One of the most challenging jobs of a parent is convincing a child to do something he is adamant about not doing, such as chores or homework. In these instances, parents can begin to wonder how to get their child to take the initiative to be responsible. Initiative itself cannot be taught unless a child is willing to learn what it is and how to apply it in his own life. You can, however, work with your child in ways to boost confidence and responsibility as these character traits are part of what comprises initiative.
Model the Appropriate Skills
Initiative is noticing something that needs to be done and doing it without procrastinating. You can help instill this character trait in your child by modeling the behavior yourself. After all, children learn by watching those they look up to, so taking the initiative can help teach your child the value of doing so himself. Child development expert and author, Robyn Silverman, Ph.D., recommends that parents verbally point out instances in which they take initiative. For instance, you might say to your child, "Look -- someone left litter in the park, so I'm going to put it in the trash can." This models the behavior for the child and shows him that, when something needs to be done, just do it.
Allowing children to make some decisions on their own will help build the confidence necessary to take initiative. For example, let your child choose between two or three outfits or let him choose what foods he wants you to pack in his lunchbox. Along the same lines, give your child specific chores that he's responsible for each day. As he completes the chores, he'll get a sense of satisfaction for a job well done, which can translate into a boost in self-confidence. Well-timed praise for your child's efforts will also help instill a sense of self-worth.
Resist the temptation to do everything for your child, even if it's easier and saves you time. When your child knows you'll take care of her responsibilities, it gives her very little reason to take the initiative to do it herself. Require your child to pack her own backpack, take care of her own dirty clothes, tie her own shoes and make her own bed. Giving your child responsibilities that she must carry out each day also helps her feel like she's a valuable member of the household, and that's key to building confidence, according to pediatrician and author, Dr. William Sears.

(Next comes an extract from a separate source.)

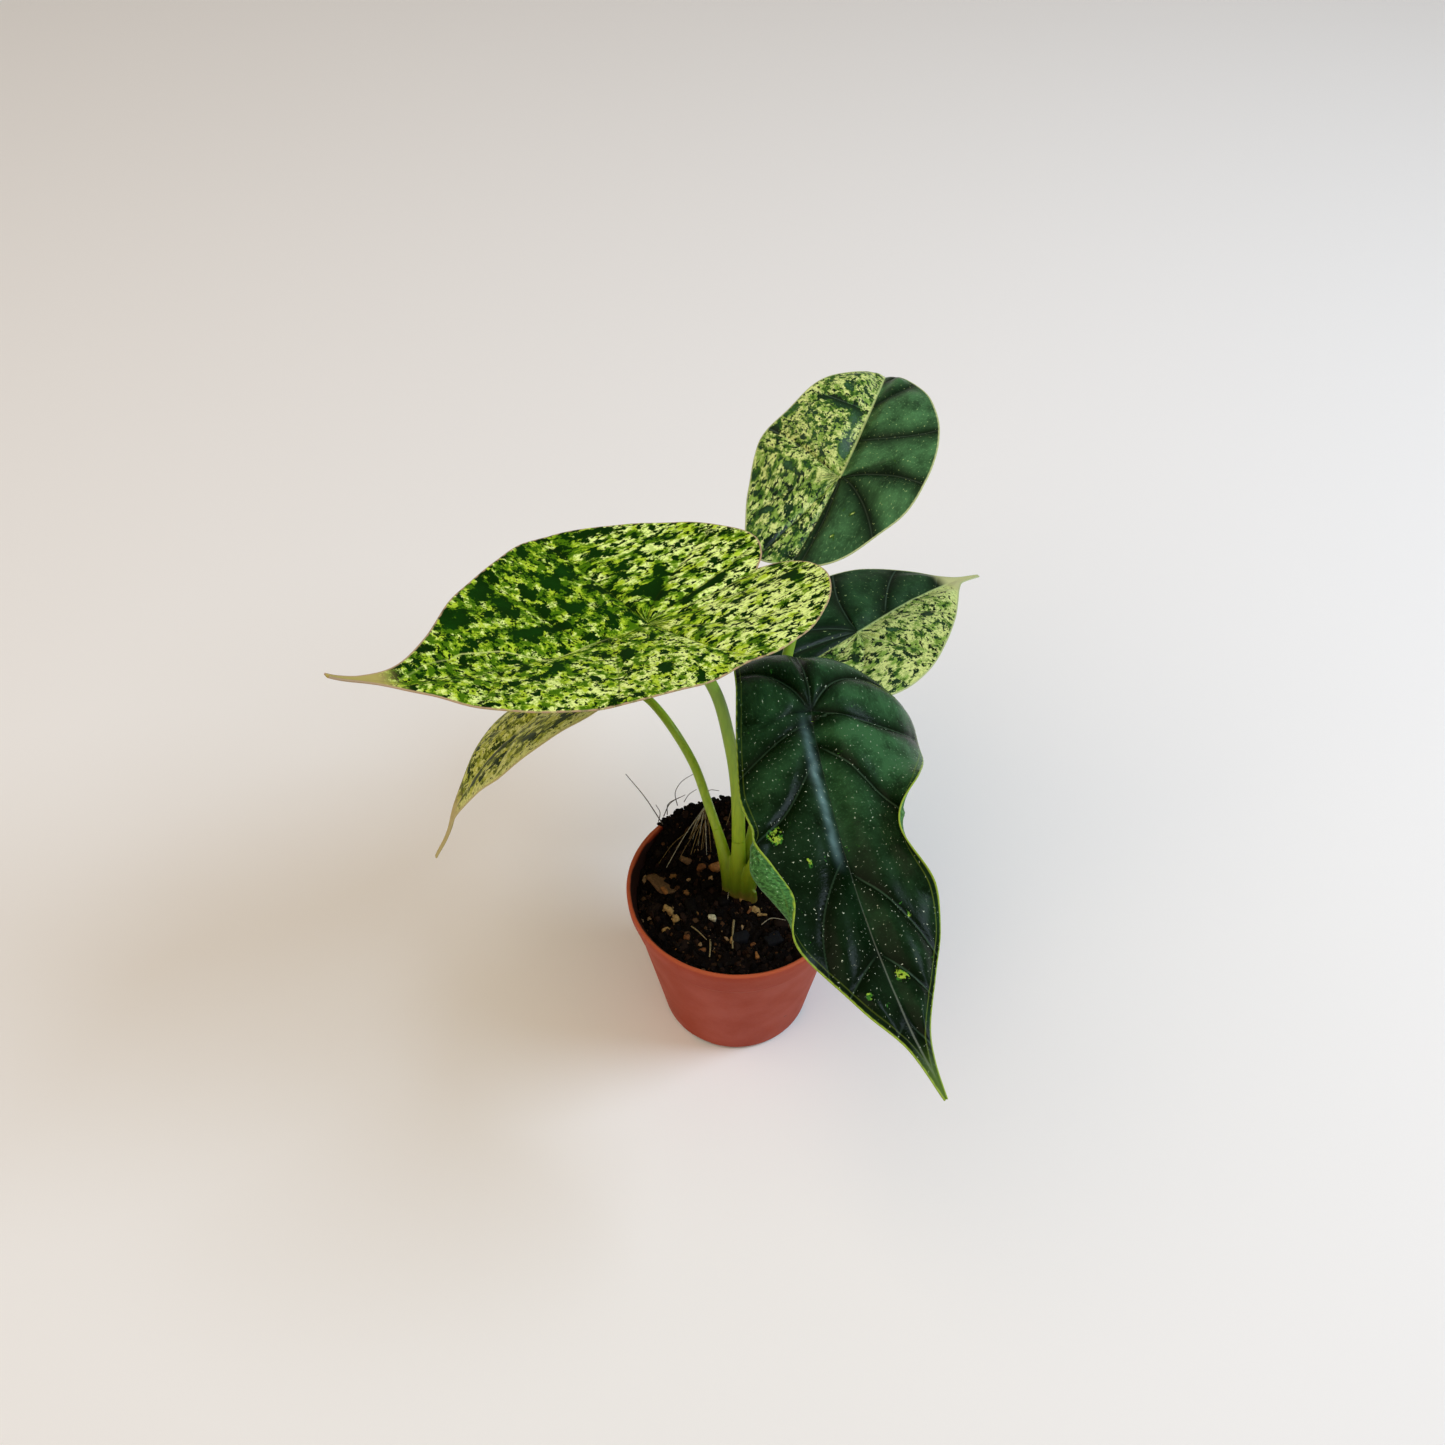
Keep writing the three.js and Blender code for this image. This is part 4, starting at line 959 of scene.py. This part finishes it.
# Potting mix
mix = {"level": 46, "backRise": 4.5, "rough": 0.7, "seatRadius": 10, "seatBlend": 5, "seat": 45.0,
       "sectors": 220, "rings": 96, "fine": 0.9, "banked": 3.2, "overRim": 28.6, "gap": 0.05,
       "footInset": 1.4, "footRise": 0.1}


def mixHeight(x, y):
    rough = np.sin(x * 0.9 + 1.3) * np.cos(y * 0.8) + 0.6 * np.sin(x * 2.1 - y * 1.7)
    bank = mix["backRise"] * smooth((y - 2.4) / 25.2)
    behind = smooth((np.hypot(x, y) - 22) / 6) * smooth((y - 8) / 14)
    away = smooth((np.hypot(x - 1, y - 2.4) - mix["seatRadius"]) / mix["seatBlend"])
    rise = mix["level"] + bank + mix["rough"] * rough - mix["seat"]
    return mix["seat"] + rise * away + mix["banked"] * behind


radii = (potInside(mix["level"]) - mix["gap"]) * np.sqrt(np.linspace(0, 1, mix["rings"] + 1)[1:])
angles = 2 * math.pi * np.arange(mix["sectors"]) / mix["sectors"]
x, y = radii[:, None] * np.cos(angles), radii[:, None] * np.sin(angles)
lumps = np.array([noise.fractal(Vector((a, b, 3)) / 2.6, 0.8, 2.1, 4) for a, b in zip(x.ravel(), y.ravel())])
z = mixHeight(x, y) + mix["fine"] * lumps.reshape(x.shape)
# The surface's outer ring leans in as it rises past the rim, and a skirt closes the body down to the floor
middle = (0, 0, z[0].mean())
lean = np.ones_like(x)
lean[-1] = np.minimum(1, mix["overRim"] / np.hypot(x, y)[-1])
foot, ground = potInside(pot["floor"]) - mix["footInset"], pot["floor"] + mix["footRise"]
rings = [*np.stack([x * lean, y * lean, z], -1), flatRing(foot, ground, angles)]
points, faces = ringMesh(rings, [middle, (0, 0, ground)])
faces = [[f[1], f[0], f[3], f[2]] if len(f) == 4 else [f[0], f[2], f[1]] for f in faces]

# Peat and composted bark: nearly black when moist, matt, with brown flecks
peat, tree, shader = newMaterial("peat_mix", {"IOR": 1.4, "Roughness": 0.9, "Specular IOR Level": 0.08})
coords = addNode(tree, "TexCoord").outputs["Object"]
lumpy = addNode(tree, "TexNoise", {"Vector": coords, "Scale": 700.0, "Detail": 5.0})
flecks = addNode(tree, "TexVoronoi", {"Vector": coords, "Scale": 900.0}).outputs["Color"]
dark = layeredColor(tree, "#020101", [(lumpy, 0, 1, 1, "#140c07"), (flecks, 0.86, 0.95, 0.9, "#4a3320")])
bump = addNode(tree, "Bump", {"Strength": 0.8, "Distance": 0.4 * mm, "Height": lumpy})
setInputs(tree, shader, {"Base Color": dark, "Normal": bump})
newPiece("potting_mix", points, faces, peat, "soil", "potting_mix")
print("potting mix made")


# Crumbs of peat, bark and pumice scattered over the mix with Geometry Nodes
crumbSets = {
    "peat_crumbs": {"Density": 0.8e6, "Smallest": 0.3, "Largest": 1.3, "Seed": 3},
    "bark_bits": {"Density": 0.06e6, "Smallest": 0.5, "Largest": 1.6, "Seed": 8},
}
# A crumb is a coarse ball, pushed in and out, then squashed and turned within these bounds, each with a seed
crumbForm = {"segments": 7, "rings": 5, "dentScale": 1.3, "dents": 0.5, "mostlySmall": 2.6,
             "squash": ((0.55, 0.5, 0.4), (1.3, 1.0, 0.8), 21), "turn": ((0, 0, 0), (6.28, 6.28, 6.28), 22),
             "toneSeed": 23}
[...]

Set Expectations and Consequences
While constantly nagging your child about his responsibilities is sure to backfire, there is a necessary place for expectations and consequences. When your child knows what's expected of him and what will happen if he doesn't meet those expectations, he'll be far more likely to take initiative. For example, if your child doesn't get his chores done in a timely manner, he might not have time to watch his favorite television show or play with his toys. This consequence will remind him that there's value in getting things done at the appropriate times.